Be miserly with capital
Some people feel this is just delaying payments, i.e. what difference does it make if I use capital now or later, as the results are the same. This is not true, for several reasons. First, if you have it, you’ll spend it, which increases your spend or cost above what you’d do if you didn’t have it in front of you.
Second, deferring payments and retaining costs give your flexibility to deal with emergencies, unexpected opportunities, or having to cut costs — as once it’s spent, it’s spent, and the longer you can hold on to it, the better.
Revenue
The third rule of Cash Flow is not all revenue is created equal, especially in how it can be used. I’m a fan of recurring revenue, as are investors, so try to work as hard as you can to get that. Project or one-time revenue is nice but really hurts cash management over time.
Ideally, you have many customers paying your monthly or quarterly in staggered times (not all Jan 1st) — this is key as it brings in a little cash every week and month, which then you use to continually spread the love around — the next partial payment is never far away. Lump payments are good, but spread out is better as it just helps deal with the psychology of spending what you have (which creates bigger troubles later.)
Vendors
The fourth rule of Cash Flow is vendors can wait. Of course, it’s not that simple and not all vendors are of the same importance nor as forgiving. For example, a lot of people delay or partial pay their rent, but our landlord had a huge penalty on the lease for this, so we always paid it first — you will have similar vendors that must be paid no matter what — keep your eye on your cash to pay them at ALL times, and make sure you have enough or a plan to get it. These few vendors come before payroll and are often the reason you have to transfer some capital from your holding accounts.
Vendors can wait - but you must communicate with them
Beyond the critical vendors, you have to manage the rest. I’ve seen people just not pay anything and not communicate, but this is a big mistake.
You must tell your vendors you are short on cash and working on payment, and more importantly, you really must make partial payments — these have a huge psychological impact on the vendor as payments demonstrate you care and are working hard on it; just doing nothing or saying we’ll pay in a few months does not make friends.
Paying even $1,000/month does.
Also, paying a few smaller payments over time is better than a big one, though situations vary. For example, I’d rather pay $1K/weekly than $4K monthly or $8K every two months. Why ? It feels better for them (and is easier for you), as you really are only as good as your last payment and even a trickle of money from you feels like continual positive interaction.
This frequent small payment is your most useful tool when cash is short. Of course, if you get a good customer payment in, raise that week’s payment a little, like $2.5K or whatever; it shows goodwill, which is all you have sometimes.
Vendor management is an art
At the same time, you hopefully have friendly vendors or large ones who don’t pay too close attention, so you can stretch out payments a long time, though you always have to worry they’ll wake up one day and demand their $100K.
But at least you are still alive.

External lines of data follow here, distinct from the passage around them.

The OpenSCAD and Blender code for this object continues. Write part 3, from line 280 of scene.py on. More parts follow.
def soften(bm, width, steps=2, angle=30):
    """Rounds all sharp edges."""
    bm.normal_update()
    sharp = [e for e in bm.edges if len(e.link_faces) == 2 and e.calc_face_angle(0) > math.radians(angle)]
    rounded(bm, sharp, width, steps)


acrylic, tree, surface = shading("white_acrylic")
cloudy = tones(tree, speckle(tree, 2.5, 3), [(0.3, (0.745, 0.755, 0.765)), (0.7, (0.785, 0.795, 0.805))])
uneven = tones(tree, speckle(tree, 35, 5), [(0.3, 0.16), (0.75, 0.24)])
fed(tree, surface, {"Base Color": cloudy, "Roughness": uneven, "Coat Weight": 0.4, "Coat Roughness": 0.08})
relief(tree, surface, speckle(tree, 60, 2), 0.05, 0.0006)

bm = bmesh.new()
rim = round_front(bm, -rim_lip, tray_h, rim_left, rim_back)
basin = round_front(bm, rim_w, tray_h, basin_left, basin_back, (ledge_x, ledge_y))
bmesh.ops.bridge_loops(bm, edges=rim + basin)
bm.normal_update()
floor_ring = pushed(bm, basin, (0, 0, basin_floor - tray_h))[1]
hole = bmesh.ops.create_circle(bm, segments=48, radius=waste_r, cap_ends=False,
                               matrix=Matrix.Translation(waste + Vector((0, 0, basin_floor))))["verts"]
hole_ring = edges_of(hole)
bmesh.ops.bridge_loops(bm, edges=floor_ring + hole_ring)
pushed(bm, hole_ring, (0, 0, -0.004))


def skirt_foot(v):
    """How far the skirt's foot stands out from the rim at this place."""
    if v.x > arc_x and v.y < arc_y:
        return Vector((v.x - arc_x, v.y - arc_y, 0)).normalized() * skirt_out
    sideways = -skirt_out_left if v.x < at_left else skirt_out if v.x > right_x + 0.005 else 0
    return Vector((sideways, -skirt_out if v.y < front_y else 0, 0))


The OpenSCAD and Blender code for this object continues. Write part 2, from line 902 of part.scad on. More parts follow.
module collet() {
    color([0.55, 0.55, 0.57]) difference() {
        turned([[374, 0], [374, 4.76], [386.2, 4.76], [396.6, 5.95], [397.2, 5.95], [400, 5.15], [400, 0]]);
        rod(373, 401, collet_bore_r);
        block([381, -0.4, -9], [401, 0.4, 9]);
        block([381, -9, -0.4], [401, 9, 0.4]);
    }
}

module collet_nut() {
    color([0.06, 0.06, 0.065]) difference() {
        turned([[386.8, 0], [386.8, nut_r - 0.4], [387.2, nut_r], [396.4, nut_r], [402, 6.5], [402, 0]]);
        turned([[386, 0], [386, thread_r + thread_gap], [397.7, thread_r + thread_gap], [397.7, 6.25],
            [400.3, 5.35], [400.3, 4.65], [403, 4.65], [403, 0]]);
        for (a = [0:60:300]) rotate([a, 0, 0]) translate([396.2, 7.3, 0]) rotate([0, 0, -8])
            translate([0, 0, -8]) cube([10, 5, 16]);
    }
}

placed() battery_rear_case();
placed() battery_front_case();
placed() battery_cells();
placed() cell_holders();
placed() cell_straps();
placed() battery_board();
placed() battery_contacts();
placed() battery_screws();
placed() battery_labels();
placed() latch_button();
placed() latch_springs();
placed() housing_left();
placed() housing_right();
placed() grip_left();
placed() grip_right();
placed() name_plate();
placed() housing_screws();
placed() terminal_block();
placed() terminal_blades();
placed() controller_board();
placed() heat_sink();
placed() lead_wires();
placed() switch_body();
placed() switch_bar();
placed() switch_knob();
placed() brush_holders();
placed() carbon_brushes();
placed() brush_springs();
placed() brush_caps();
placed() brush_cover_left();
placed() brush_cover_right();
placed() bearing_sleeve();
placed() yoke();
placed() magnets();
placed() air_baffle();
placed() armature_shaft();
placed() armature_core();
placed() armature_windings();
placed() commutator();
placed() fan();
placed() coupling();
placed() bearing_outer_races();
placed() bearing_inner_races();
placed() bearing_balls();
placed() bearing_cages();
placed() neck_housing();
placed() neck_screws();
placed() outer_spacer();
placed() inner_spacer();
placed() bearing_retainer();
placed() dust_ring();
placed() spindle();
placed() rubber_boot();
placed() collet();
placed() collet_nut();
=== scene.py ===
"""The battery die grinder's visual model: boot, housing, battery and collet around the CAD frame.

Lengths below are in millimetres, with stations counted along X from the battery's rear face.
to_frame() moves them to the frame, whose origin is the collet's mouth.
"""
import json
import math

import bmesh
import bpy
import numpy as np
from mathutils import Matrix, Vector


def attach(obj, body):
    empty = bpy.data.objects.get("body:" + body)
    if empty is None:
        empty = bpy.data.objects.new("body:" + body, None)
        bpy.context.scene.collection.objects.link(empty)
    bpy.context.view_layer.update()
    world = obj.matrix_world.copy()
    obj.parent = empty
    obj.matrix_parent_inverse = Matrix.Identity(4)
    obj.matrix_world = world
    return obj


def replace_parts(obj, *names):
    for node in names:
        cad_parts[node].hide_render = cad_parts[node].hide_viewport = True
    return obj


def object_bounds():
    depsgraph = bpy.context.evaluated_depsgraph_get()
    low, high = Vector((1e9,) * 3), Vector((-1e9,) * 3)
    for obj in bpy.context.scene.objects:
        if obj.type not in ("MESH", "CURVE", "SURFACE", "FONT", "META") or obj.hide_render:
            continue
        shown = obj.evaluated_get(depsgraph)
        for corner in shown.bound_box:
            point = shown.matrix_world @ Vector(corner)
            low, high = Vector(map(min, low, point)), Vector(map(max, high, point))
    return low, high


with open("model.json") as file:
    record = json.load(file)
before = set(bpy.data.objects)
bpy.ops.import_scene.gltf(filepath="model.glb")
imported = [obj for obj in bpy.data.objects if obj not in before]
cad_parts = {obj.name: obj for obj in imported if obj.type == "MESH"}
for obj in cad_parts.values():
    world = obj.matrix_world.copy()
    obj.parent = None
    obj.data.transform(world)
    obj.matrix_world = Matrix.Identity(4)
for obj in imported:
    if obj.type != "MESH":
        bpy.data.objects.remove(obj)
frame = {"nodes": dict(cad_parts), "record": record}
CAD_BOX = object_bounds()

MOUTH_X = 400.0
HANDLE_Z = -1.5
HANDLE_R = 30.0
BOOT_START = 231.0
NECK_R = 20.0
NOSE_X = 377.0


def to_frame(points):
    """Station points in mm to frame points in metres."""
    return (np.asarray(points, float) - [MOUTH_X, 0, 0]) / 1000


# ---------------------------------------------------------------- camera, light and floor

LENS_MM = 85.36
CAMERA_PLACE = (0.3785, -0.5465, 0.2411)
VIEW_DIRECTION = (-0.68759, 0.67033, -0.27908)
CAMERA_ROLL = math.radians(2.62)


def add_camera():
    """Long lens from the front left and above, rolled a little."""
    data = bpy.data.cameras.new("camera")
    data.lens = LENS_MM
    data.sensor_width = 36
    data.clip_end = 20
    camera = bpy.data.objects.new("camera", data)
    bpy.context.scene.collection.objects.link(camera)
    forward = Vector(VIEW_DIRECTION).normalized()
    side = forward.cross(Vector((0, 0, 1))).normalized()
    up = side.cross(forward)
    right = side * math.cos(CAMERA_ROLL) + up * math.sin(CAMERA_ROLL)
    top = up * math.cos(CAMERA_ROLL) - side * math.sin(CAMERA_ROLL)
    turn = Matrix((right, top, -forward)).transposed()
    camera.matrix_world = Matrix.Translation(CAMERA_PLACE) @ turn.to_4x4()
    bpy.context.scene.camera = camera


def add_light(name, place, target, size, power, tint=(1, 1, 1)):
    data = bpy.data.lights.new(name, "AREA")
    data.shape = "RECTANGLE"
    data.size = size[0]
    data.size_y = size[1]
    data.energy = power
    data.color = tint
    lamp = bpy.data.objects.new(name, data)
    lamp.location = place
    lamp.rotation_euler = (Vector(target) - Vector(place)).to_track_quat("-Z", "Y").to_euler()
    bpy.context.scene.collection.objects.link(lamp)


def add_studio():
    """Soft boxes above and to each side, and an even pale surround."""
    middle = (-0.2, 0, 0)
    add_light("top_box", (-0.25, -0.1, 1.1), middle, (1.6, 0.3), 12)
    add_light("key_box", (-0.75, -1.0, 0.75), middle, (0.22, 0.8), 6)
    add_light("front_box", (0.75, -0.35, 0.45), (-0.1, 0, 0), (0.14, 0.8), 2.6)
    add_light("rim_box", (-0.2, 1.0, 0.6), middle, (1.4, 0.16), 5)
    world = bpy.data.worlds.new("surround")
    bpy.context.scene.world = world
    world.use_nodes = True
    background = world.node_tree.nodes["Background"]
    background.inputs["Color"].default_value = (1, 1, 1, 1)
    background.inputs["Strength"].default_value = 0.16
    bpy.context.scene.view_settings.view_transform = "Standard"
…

We’ve been a couple hundred thousand in debt over a year to friendly vendors this way, though eventually, we had to make progress payments. But not making those early payments really helped a lot.
Payroll
The next rule of Cash Flow is handling payroll. Many years ago I was scared that if we missed or delayed on payroll all the employees would leave or be looking for the exits. I learned this is not true; however, it greatly depends on your leadership to date, including and especially the CEO trust factor and employees buying into the future.
Invest in this now so it saves your butt later.
There are many ways to ‘miss’ payroll. First, it’s not a miss, but a delay, so the terminology is important. Second, you almost always have some cash, just not enough for paying everyone in full, so the question is do you pay any, and if so, how much and to who?
We’ve tried different strategies and my theory is two-fold: first, lowly-paid staff really need to be paid, as they often live on the edge (and are easier to pay), and second, it’s better to pay everyone something than some people full but others little or nothing (we’ve tried this, too).
Take care of the team
In practice, this means setting a payment target, say $5000 per person and putting that against your net payroll per person for payday, and add it up (so anyone paid under $5k/month gets paid in full and those with salaries over $5K/month get $5K). Compare to your available cash. If too high, try $4500; too low, try $5500, etc.
But don’t use all your cash as an important part of this process is handling hard-luck cases. As when you announce this process, you must tell people to come to see you if they desperately need money; a few will come, for various bills, mortgages, etc. and you really have to try to pay them what they need. This is an important part of compassionate leadership in a difficult situation. They won’t abuse it.
Then as more cash comes in from revenue, etc. you pay out more blocks of payroll, keeping the team updated if these take more than a week. Of course, if you have no new money coming for weeks (as happened to me once) or months, this is a much bigger conversation, and other things get involved like rent and key operational fees.
Painful to borrow from the IRS
Note you also need to keep cash to pay benefits of various types, including and especially taxes and 401K deposits. It is indeed possible to ‘borrow’ from the IRS on tax payments, but this will come to bite you later and is really only for emergencies (though I’ve seen it done and the costs are not that high, though there is now a personal liability for this, so be careful). As far as I know, it’s illegal to ‘borrow’ or delay 401K and similar payments. I’ve seen it done, but it’s unwise.
Don’t Outsource Payroll
Note all this is much easier if you manage your own payroll, rather than use a payroll service or pay through something like Xero. This is why we ran our own payroll for many years, and this type of flexibility is the #1 thing to look for when choosing a service. Really, being able to flexibly pay your team is that important.
That’s it. To sum up, separate your capital and trickle it in miserly. When things are short, start with vendors and do continual partial payments plus communications. For payroll, it’s similar, but be fair and open and also pay continual partial payments. This all keeps you alive to earn and pay another day.